** Directive **
Can all of these lines be returned exactly?

-- BEGIN --

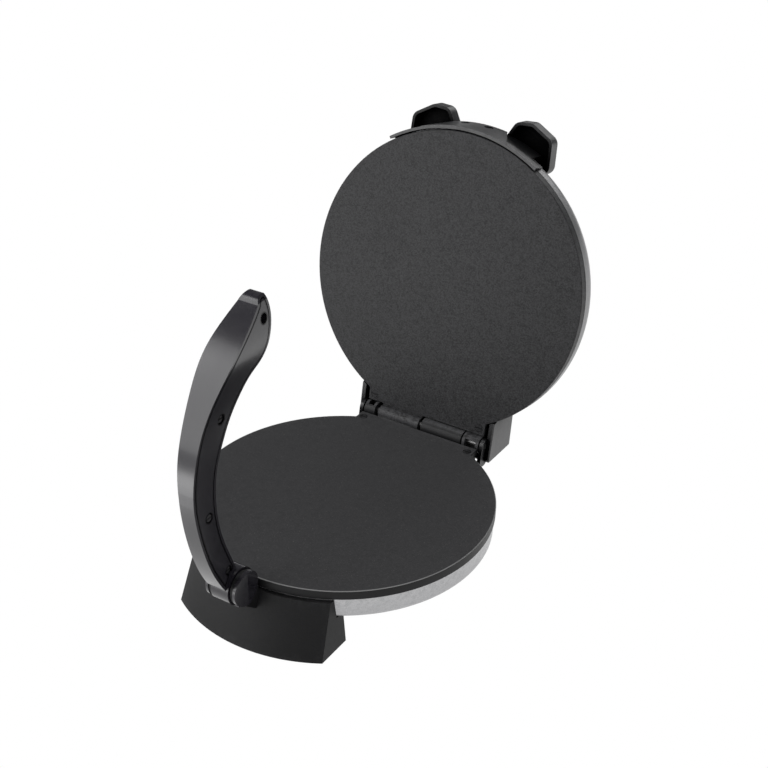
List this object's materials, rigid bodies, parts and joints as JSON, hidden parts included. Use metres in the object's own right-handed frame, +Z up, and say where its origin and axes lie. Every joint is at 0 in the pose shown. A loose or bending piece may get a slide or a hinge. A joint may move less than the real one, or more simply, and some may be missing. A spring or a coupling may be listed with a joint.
{
  "type": "electric flatbread maker",
  "caption": "Countertop flatbread press: two round non-stick heating plates joined by a rear hinge, domed silver lid with black ears, and a tall curved lever at the front that presses the lid.",
  "frame": {"origin": "on the surface the feet stand on, under the middle of the machine with its lid open; the plates' centre is 14.4 mm in front of it", "axes": "+Z up, -Y towards the pressing lever at the front, +Y towards the hinge, X across; lid fully open, lever upright"},
  "size_m": [0.2544, 0.4106, 0.3164],
  "materials": {
    "nonstick_casting": "charcoal non-stick coating on cast aluminium, fine speckle",
    "element_sheath": "heat-tinted steel sheath",
    "zinc_steel": "zinc-plated steel",
    "bright_aluminium": "bright rolled sheet",
    "ceramic_white": "unglazed ceramic body",
    "silver_paint": "satin silver paint on sheet steel",
    "black_foot": "moulded black plastic, fine matt grain",
    "black_rubber": "matt black rubber",
    "white_plastic": "off-white moulded plastic",
    "brass_screws": "plain brass",
    "lead_sleeve": "woven glass-fibre sleeve",
    "pin_steel": "drawn steel rod",
    "black_gloss": "glossy black moulded plastic",
    "black_satin": "semi-gloss black moulded plastic",
    "dark_screws": "blackened steel",
    "lamp_lens": "translucent red plastic",
    "lamp_glass": "clear glass neon lamp"
  },
  "bodies": {
    "base": {"lower_plate": "nonstick_casting", "lower_heating_element": "element_sheath", "lower_element_clips": "zinc_steel", "lower_clip_screws": "zinc_steel", "lower_reflector": "bright_aluminium", "lower_reflector_screws": "zinc_steel", "lower_thermal_fuse": "zinc_steel", "thermostat": "ceramic_white", "base_housing": "silver_paint", "bottom_cover": "zinc_steel", "cover_screws": "zinc_steel", "plate_post_screws": "zinc_steel", "lower_tab_screws": "dark_screws", "front_foot": "black_foot", "rear_foot": "black_foot", "foot_pads": "black_rubber", "foot_screws": "zinc_steel", "foot_nuts": "zinc_steel", "terminal_block": "white_plastic", "terminal_screws": "brass_screws", "cord_gland": "black_rubber", "base_leads": "lead_sleeve", "hinge_pin": "pin_steel", "lever_pin": "pin_steel", "pivot_caps": "black_gloss"},
    "lid": {"upper_plate": "nonstick_casting", "upper_heating_element": "element_sheath", "upper_element_clips": "zinc_steel", "upper_clip_screws": "zinc_steel", "upper_reflector": "bright_aluminium", "upper_reflector_screws": "zinc_steel", "upper_thermal_fuse": "zinc_steel", "upper_tab_screws": "dark_screws", "lid_leads": "lead_sleeve", "lid_shell": "silver_paint", "ear_band": "black_satin", "band_screws": "dark_screws", "rear_hood": "black_satin", "lamp_lenses": "lamp_lens", "pilot_lamps": "lamp_glass"},
    "lever": {"lever_body": "black_gloss", "lever_cover": "black_gloss", "lever_screws": "dark_screws", "lever_bush": "brass_screws", "lever_stiffener": "zinc_steel"}
  },
  "joints": [
    {"name": "lid_hinge", "type": "hinge", "parent": "base", "child": "lid", "pos_m": [0, 0.1169, 0.0555], "axis": [1, 0, 0], "range_deg": [0, 100]},
    {"name": "lever_pivot", "type": "hinge", "parent": "base", "child": "lever", "pos_m": [0, -0.1624, 0.061], "axis": [-1, 0, 0], "range_deg": [0, 43.5]}
  ]
}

-- END --

** Answer to this task **
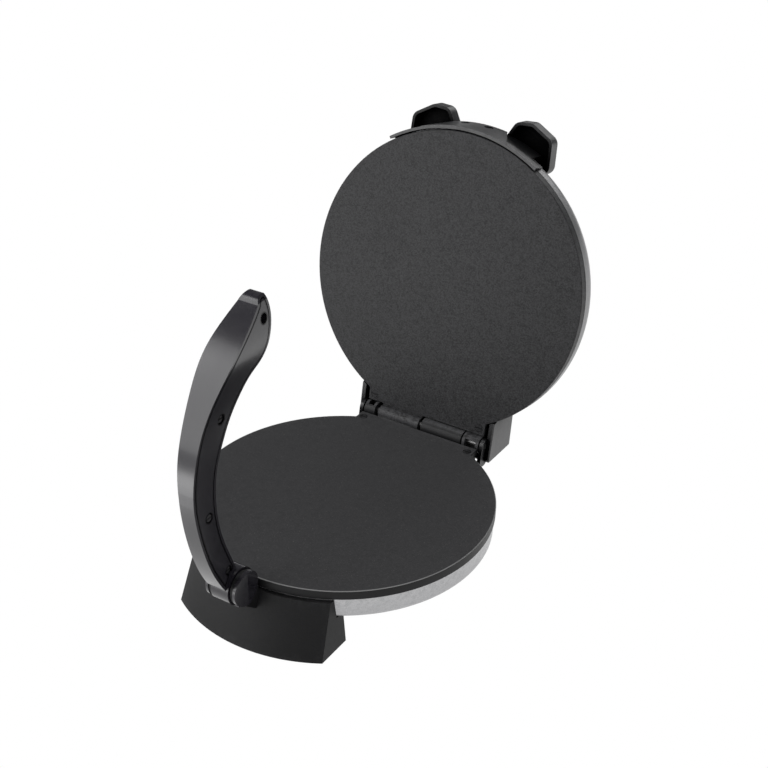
List this object's materials, rigid bodies, parts and joints as JSON, hidden parts included. Use metres in the object's own right-handed frame, +Z up, and say where its origin and axes lie. Every joint is at 0 in the pose shown. A loose or bending piece may get a slide or a hinge. A joint may move less than the real one, or more simply, and some may be missing. A spring or a coupling may be listed with a joint.
{
  "type": "electric flatbread maker",
  "caption": "Countertop flatbread press: two round non-stick heating plates joined by a rear hinge, domed silver lid with black ears, and a tall curved lever at the front that presses the lid.",
  "frame": {"origin": "on the surface the feet stand on, under the middle of the machine with its lid open; the plates' centre is 14.4 mm in front of it", "axes": "+Z up, -Y towards the pressing lever at the front, +Y towards the hinge, X across; lid fully open, lever upright"},
  "size_m": [0.2544, 0.4106, 0.3164],
  "materials": {
    "nonstick_casting": "charcoal non-stick coating on cast aluminium, fine speckle",
    "element_sheath": "heat-tinted steel sheath",
    "zinc_steel": "zinc-plated steel",
    "bright_aluminium": "bright rolled sheet",
    "ceramic_white": "unglazed ceramic body",
    "silver_paint": "satin silver paint on sheet steel",
    "black_foot": "moulded black plastic, fine matt grain",
    "black_rubber": "matt black rubber",
    "white_plastic": "off-white moulded plastic",
    "brass_screws": "plain brass",
    "lead_sleeve": "woven glass-fibre sleeve",
    "pin_steel": "drawn steel rod",
    "black_gloss": "glossy black moulded plastic",
    "black_satin": "semi-gloss black moulded plastic",
    "dark_screws": "blackened steel",
    "lamp_lens": "translucent red plastic",
    "lamp_glass": "clear glass neon lamp"
  },
  "bodies": {
    "base": {"lower_plate": "nonstick_casting", "lower_heating_element": "element_sheath", "lower_element_clips": "zinc_steel", "lower_clip_screws": "zinc_steel", "lower_reflector": "bright_aluminium", "lower_reflector_screws": "zinc_steel", "lower_thermal_fuse": "zinc_steel", "thermostat": "ceramic_white", "base_housing": "silver_paint", "bottom_cover": "zinc_steel", "cover_screws": "zinc_steel", "plate_post_screws": "zinc_steel", "lower_tab_screws": "dark_screws", "front_foot": "black_foot", "rear_foot": "black_foot", "foot_pads": "black_rubber", "foot_screws": "zinc_steel", "foot_nuts": "zinc_steel", "terminal_block": "white_plastic", "terminal_screws": "brass_screws", "cord_gland": "black_rubber", "base_leads": "lead_sleeve", "hinge_pin": "pin_steel", "lever_pin": "pin_steel", "pivot_caps": "black_gloss"},
    "lid": {"upper_plate": "nonstick_casting", "upper_heating_element": "element_sheath", "upper_element_clips": "zinc_steel", "upper_clip_screws": "zinc_steel", "upper_reflector": "bright_aluminium", "upper_reflector_screws": "zinc_steel", "upper_thermal_fuse": "zinc_steel", "upper_tab_screws": "dark_screws", "lid_leads": "lead_sleeve", "lid_shell": "silver_paint", "ear_band": "black_satin", "band_screws": "dark_screws", "rear_hood": "black_satin", "lamp_lenses": "lamp_lens", "pilot_lamps": "lamp_glass"},
    "lever": {"lever_body": "black_gloss", "lever_cover": "black_gloss", "lever_screws": "dark_screws", "lever_bush": "brass_screws", "lever_stiffener": "zinc_steel"}
  },
  "joints": [
    {"name": "lid_hinge", "type": "hinge", "parent": "base", "child": "lid", "pos_m": [0, 0.1169, 0.0555], "axis": [1, 0, 0], "range_deg": [0, 100]},
    {"name": "lever_pivot", "type": "hinge", "parent": "base", "child": "lever", "pos_m": [0, -0.1624, 0.061], "axis": [-1, 0, 0], "range_deg": [0, 43.5]}
  ]
}